THE ECONOMY is coughing, Maryland's budget deficit is $700 million and high school classes are being conducted in trailers, but at least we have this: The bribes we pay corporations to put jobs in our state are getting cheaper.
Home Depot plans to employ 230 people near Hagerstown to warehouse, sort and ship faucets, towel racks and other bathroom hardware to its stores.
Cost to Maryland taxpayers to induce Home Depot to choose Hagerstown: $405,000.
"That's cheap. That's undeniably cheap," says Greg Leroy, executive director of Good Jobs First, a Washington nonprofit group that promotes accountability and transparency for economic development incentives.
The Home Depot deal announced Monday works out to $1,761 per job. As corporate blandishments go, it's not a bad pact for taxpayers.
Look at history. Maryland furnished incentives worth $4.2 million to land a 700-job Staples Inc. distribution hub in 1996.
That's $6,000 a job.
And Rite Aid Corp.'s 850-job warehouse in Harford County cost $7.1 million in a deal struck in 1997.
That's $8,353 per job.
Granted, the Rite Aid and Staples deals brought millions of dollars in capital spending that created construction jobs and other spinoff benefits that could be said to justify their higher prices. Home Depot, by contrast, will occupy existing space.
Nevertheless, it appears that the endless Job War Between the States has lapsed into - no, not peace, not truce, not cease-fire - but something like a low-level border conflict with occasional atrocities.
"States are being somewhat more frugal" these days on economic development deals - with the exception of big factory and corporate headquarters projects, says Dennis Donovan, a top site-selection consultant based in Chicago.
(One atrocity: Florida and Palm Beach County offered California's Scripps Research Institute more than $900,000 per job to move east.)
It would be nice to attribute the low Home Depot price tag entirely to the canniness of the administration of Maryland Gov. Robert L. Ehrlich Jr. - although we should give some credit where it is due. It would be great if the new fiscal sanity were the product of enlightened governors across the country.
But you know better.
The main reason states are handing out less money to corporations these days is - they don't have any! Coast-to-coast deficits have dried the corporate welfare well even though capital projects are scarce and states badly need the few business expansions that break the horizon.

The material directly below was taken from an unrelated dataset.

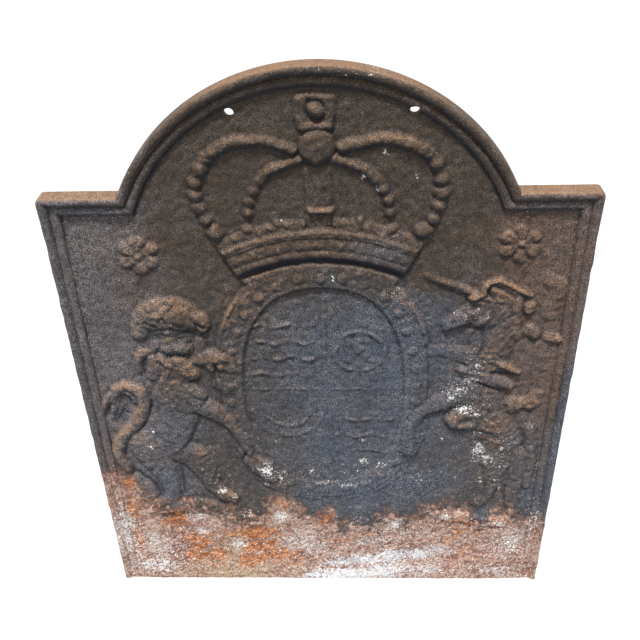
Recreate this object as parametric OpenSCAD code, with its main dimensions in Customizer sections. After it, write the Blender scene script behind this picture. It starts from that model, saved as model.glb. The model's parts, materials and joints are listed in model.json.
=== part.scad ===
// Arched cast-iron fireback: a flat plate with a moulded edge along its top and sides,
// and in relief a crown over a belted oval of arms, a lion on the left and a unicorn on the right.
// Millimetres. X runs to the right, Y from the front to the back, Z up.
// The origin is at the middle of the standing edge, half way through the whole depth.
// Every raised piece stands on the field, which is the flat front of the plate.

/* [Plate] */
// Width over the edges
plate_w = 600; // [590:1:640]
// Height of the square shoulders
shoulder_h = 610; // [604:1:630]
// Radius of the arched top
arch_r = 234; // [228:1:244]
// Distance of the arch's centre below the shoulders
arch_drop = 98; // [90:1:104]
// Thickness of the plate behind the field
plate_t = 14; // [8:0.5:24]
// Rounding of the two upper corners
corner_r = 6; // [2:0.5:10]
// Diameter of the two hanging holes
hole_d = 11; // [6:0.5:13]
// Distance between the hanging holes
hole_spacing = 186; // [170:1:190]
// Distance of the holes' middle from the plate's middle
hole_x = 7; // [0:1:8]
// Distance of the right hole's centre from the edge of the arch
hole_inset = 23.5; // [22:0.5:40]

/* [Edge moulding] */
// Width of the outer roll
roll_w = 14; // [9:0.5:15]
// Height of the outer roll above the field
roll_rise = 10; // [5:0.5:14]
// Width of the groove between the roll and the bead
groove_w = 1.5; // [0.5:0.1:2.5]
// Width of the inner bead
bead_w = 7; // [4:0.5:8]
// Height of the inner bead above the field
bead_rise = 3; // [2:0.5:3.5]

/* [Crown] */
// Distance of the crown's and the oval's middle from the plate's middle
arms_x = 1; // [0:0.5:3]
// Gap between the cross and the edge moulding
crown_gap = 7; // [3:0.5:12]
// Radius of the crown's lower edge
circlet_r = 208; // [200:1:216]
// Half of the angle that the circlet spans, in degrees
circlet_angle = 27; // [26:0.25:28]
// Width of each roll of the circlet
circlet_roll_w = 10; // [8:0.5:11]
// Width of the jewelled band between the rolls
circlet_band_w = 15; // [12:0.5:17]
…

"When you do get a project you like to throw a decent amount of incentives at it to make sure you get it," Donovan says. "But on the other hand you're constrained by fiscal reality."
Now, $405,000 is not chopped rutabaga. It would pay eight Baltimore teachers for a year, and in a perfect world this kind of deal would be outlawed by Washington.
In a perfect world, states would not give away money to any business and would calibrate taxes to be fair and even for everybody. Corporations would relocate based on their needs and states' overall business climates - not on special deals that subsidize one company at the expense of another.
The world, however - have you noticed? - is not perfect. States are forced to play the giveaway game, participating in bake-offs conducted by people such as Donovan.
Apparently other states bid for the Home Depot project, although a company spokeswoman wouldn't tell me which ones. Probably Maryland's usual punching partners, Virginia and Pennsylvania.
So Maryland had to pony up - for some apparently decent jobs, too. The average pay for the Home Depot jobs is $11 an hour plus benefits, said Andrea Harrison, spokeswoman for the Department of Business and Economic Development.
Home Depot refused to strip executive salaries out of that calculation and tell me what the warehouse-floor jobs would pay, but even if a few bosses are making six figures, these still sound like good positions.
Not long ago Maryland was throwing money at jobs paying $8 an hour and less.
Nowadays, "I would suspect if it was $7 or $8 an hour there might not be any incentives," Donovan said.
That's progress. But it may last only as long as states' deficits do.